## What the exercise asks
Check each line of the records for "materials"; collect those that have it.

## Input records

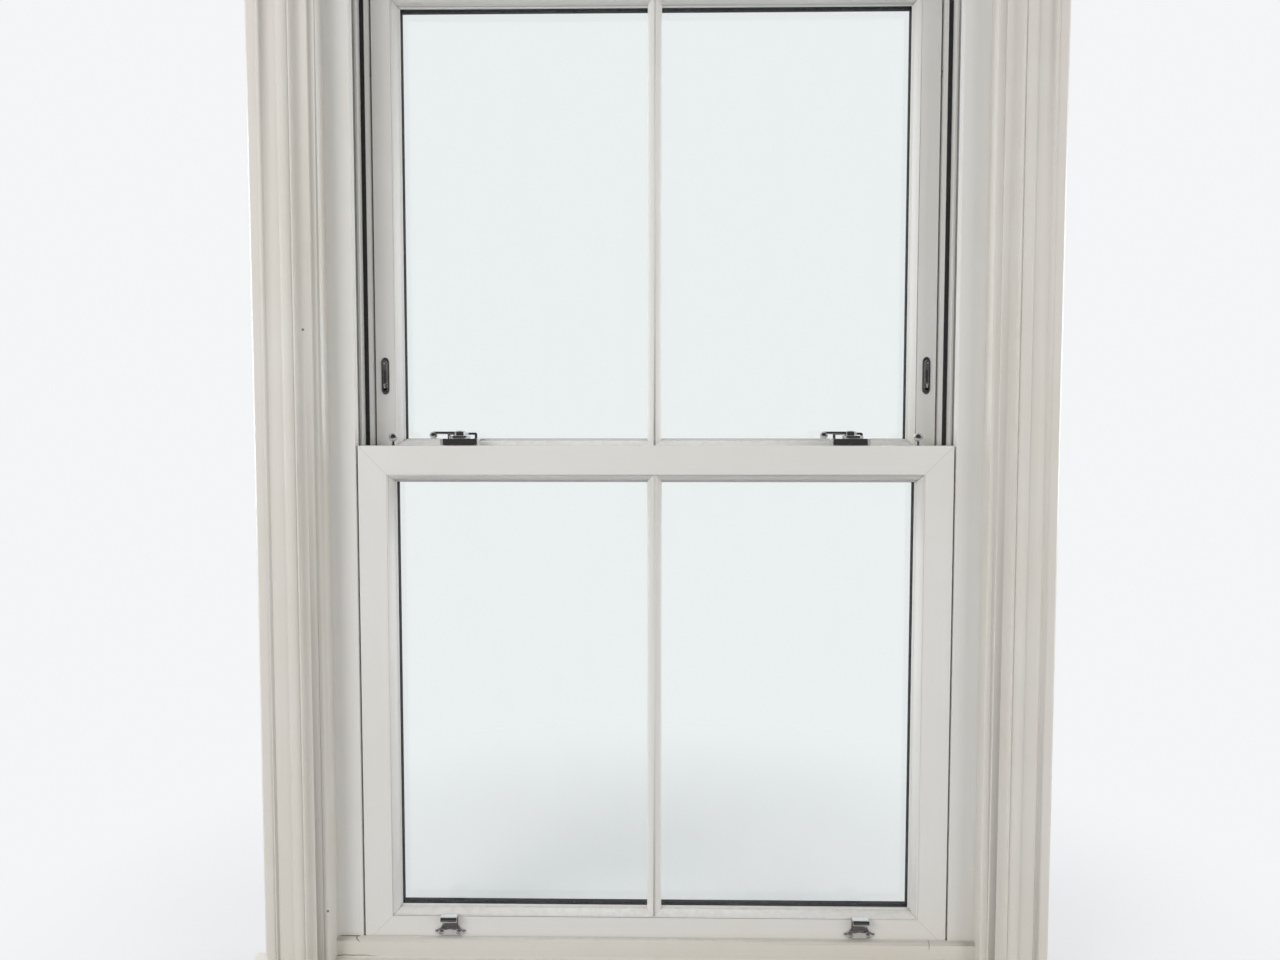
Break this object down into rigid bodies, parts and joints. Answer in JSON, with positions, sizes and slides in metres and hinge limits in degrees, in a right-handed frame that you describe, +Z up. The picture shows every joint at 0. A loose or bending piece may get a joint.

--

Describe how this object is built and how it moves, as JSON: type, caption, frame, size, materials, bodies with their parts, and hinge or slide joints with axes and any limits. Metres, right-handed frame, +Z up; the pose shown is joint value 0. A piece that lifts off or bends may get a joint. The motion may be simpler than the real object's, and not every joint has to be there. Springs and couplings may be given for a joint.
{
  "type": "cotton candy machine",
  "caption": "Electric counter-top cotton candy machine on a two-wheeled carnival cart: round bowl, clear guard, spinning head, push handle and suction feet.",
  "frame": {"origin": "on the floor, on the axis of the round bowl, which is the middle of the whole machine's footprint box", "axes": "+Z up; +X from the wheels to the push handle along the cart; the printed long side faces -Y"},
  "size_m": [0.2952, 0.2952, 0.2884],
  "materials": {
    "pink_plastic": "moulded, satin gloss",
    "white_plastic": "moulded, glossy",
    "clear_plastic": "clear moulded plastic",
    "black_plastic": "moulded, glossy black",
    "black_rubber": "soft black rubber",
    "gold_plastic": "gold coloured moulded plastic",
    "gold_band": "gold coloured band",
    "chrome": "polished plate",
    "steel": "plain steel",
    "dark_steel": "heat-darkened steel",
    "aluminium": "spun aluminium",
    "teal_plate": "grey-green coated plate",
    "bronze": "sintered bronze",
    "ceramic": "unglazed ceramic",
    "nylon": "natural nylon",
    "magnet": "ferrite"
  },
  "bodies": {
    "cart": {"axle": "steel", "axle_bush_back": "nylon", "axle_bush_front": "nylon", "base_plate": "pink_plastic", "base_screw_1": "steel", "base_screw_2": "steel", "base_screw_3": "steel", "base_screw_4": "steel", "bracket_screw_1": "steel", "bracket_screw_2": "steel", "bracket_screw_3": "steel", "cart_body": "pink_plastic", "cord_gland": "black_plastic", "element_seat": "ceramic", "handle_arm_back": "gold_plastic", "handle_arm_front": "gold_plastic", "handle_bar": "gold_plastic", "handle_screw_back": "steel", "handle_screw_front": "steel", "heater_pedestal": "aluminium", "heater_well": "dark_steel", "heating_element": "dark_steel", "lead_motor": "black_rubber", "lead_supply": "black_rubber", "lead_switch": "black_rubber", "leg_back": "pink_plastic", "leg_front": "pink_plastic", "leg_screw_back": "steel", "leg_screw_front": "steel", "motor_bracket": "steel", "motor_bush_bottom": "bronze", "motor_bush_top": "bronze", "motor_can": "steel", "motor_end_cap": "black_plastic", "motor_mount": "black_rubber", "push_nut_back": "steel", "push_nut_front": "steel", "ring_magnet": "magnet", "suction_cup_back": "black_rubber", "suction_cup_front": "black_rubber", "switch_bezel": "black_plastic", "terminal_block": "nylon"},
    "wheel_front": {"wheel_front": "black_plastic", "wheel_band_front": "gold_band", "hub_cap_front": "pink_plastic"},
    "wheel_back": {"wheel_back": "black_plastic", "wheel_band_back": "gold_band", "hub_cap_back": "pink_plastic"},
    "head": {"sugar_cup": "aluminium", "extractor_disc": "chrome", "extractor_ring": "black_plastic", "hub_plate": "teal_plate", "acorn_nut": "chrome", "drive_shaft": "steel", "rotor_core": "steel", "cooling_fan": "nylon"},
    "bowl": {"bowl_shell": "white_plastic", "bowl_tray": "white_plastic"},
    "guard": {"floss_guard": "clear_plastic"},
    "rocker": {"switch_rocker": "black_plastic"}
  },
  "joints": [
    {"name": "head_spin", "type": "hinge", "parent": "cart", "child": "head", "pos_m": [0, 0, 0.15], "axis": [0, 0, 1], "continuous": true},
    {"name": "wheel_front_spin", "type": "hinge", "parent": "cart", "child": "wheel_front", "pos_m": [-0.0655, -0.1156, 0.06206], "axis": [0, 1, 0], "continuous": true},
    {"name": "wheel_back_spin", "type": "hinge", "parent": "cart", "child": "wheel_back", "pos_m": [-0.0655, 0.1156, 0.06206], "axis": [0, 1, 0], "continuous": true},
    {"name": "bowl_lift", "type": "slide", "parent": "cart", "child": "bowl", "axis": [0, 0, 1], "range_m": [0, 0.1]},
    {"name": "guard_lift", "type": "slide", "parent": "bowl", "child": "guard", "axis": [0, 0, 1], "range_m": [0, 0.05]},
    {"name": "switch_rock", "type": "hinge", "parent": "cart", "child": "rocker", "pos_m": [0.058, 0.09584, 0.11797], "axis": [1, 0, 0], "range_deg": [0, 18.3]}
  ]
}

==

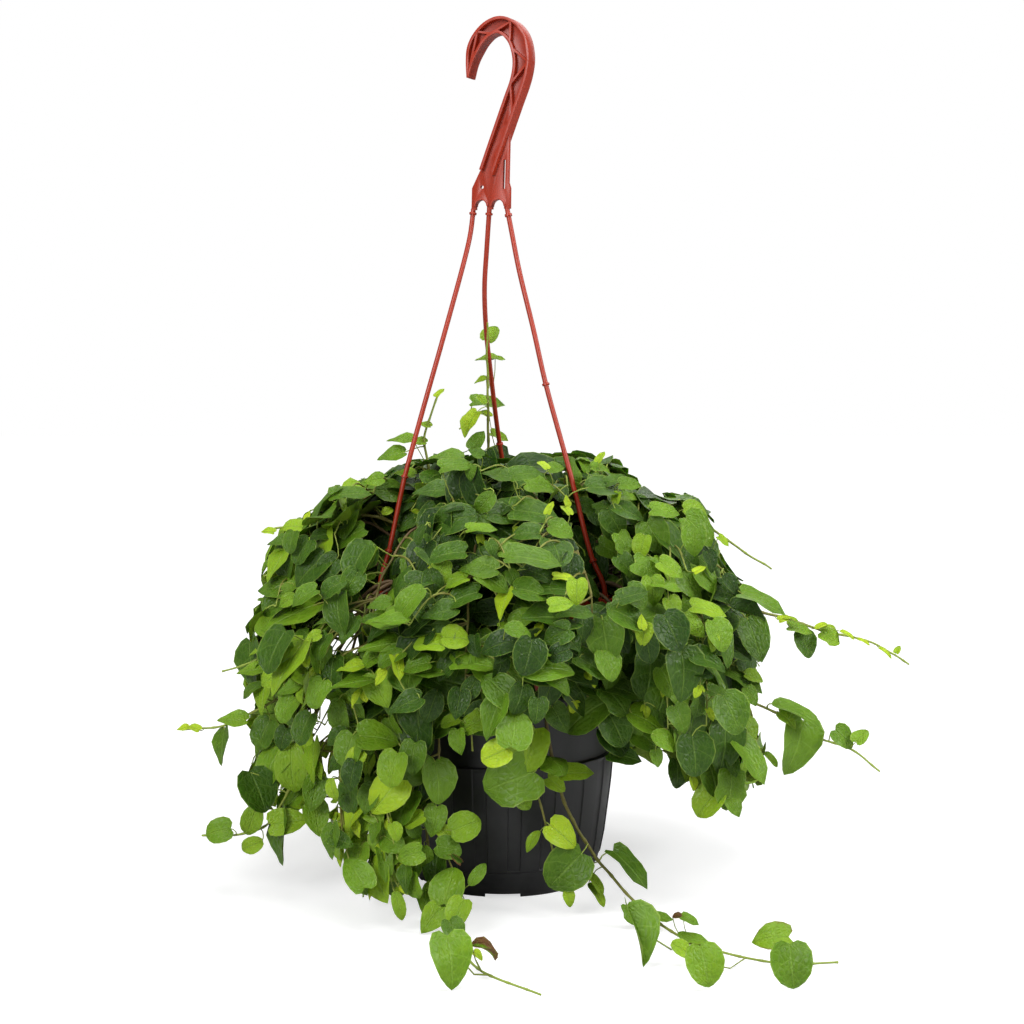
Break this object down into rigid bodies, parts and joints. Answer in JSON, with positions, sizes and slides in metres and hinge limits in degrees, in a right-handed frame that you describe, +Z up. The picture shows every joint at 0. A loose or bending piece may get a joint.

## Result of this exercise
Describe how this object is built and how it moves, as JSON: type, caption, frame, size, materials, bodies with their parts, and hinge or slide joints with axes and any limits. Metres, right-handed frame, +Z up; the pose shown is joint value 0. A piece that lifts off or bends may get a joint. The motion may be simpler than the real object's, and not every joint has to be there. Springs and couplings may be given for a joint.
  "materials": {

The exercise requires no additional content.